Questions worth asking before you commit

If you are considering kitchen cabinet refacing, a few questions can quickly tell you whether the approach is right.

Are your existing cabinet boxes worth keeping? Do you like your current layout? Are your countertops staying? Is your main frustration visual rather than structural? Do you want a faster, cleaner project without sacrificing a premium result?

If the answer to most of those is yes, refacing is probably worth serious consideration.

You should also ask about materials and manufacturing. Custom-fit components and Canadian-made craftsmanship tend to show up in the final result – in the consistency of the finish, the fit of the doors, and the durability of the kitchen after installation. This is not the kind of project where generic sizing and rushed installation feel good six months later.

The real trade-off

The honest trade-off is simple. Refacing gives you a dramatic visual upgrade and a better renovation experience, but it does not reinvent the room from scratch. If you want to move walls, relocate plumbing, or completely redesign the footprint, that is outside the lane.

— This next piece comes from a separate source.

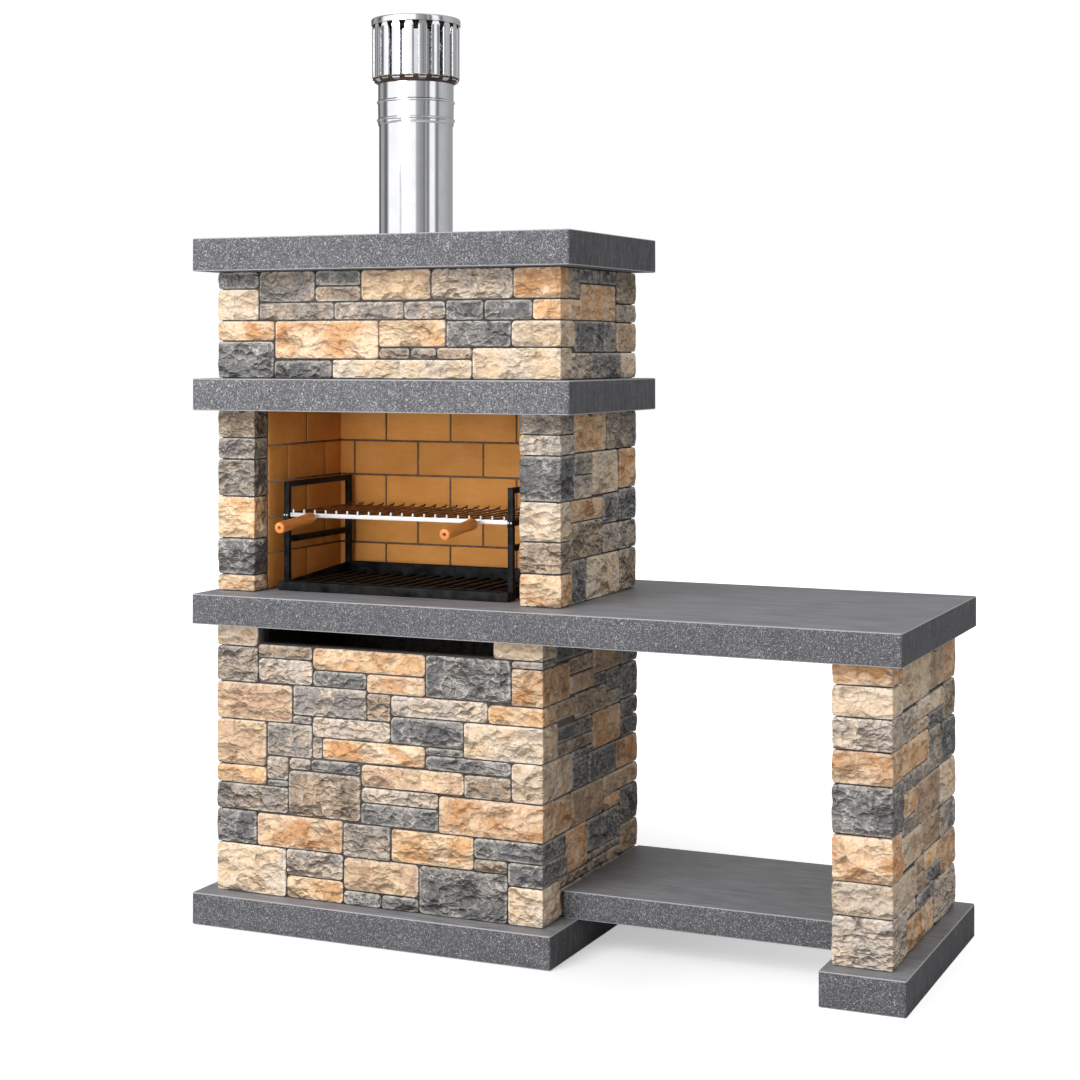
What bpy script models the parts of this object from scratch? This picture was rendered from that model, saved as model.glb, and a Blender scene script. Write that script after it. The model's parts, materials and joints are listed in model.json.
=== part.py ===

But many homeowners do not need a reinvention. They need a kitchen that finally looks as good as the rest of the house. They want to stop apologizing for honey oak doors, dated profiles, or finishes that absorb light. They want to enjoy the room again without signing up for chaos.

That is exactly why this option continues to resonate in established homes across the Golden Horseshoe. It respects what is already working while delivering a visible, high-impact change where it counts.

Kitchen Facelift has built its reputation around that kind of transformation – premium results, thoughtful planning, and a process that feels manageable from the first estimate to the final install.

If your kitchen does not need to be gutted to be beautiful, that is good news. Sometimes the smartest renovation is the one that leaves the right things in place.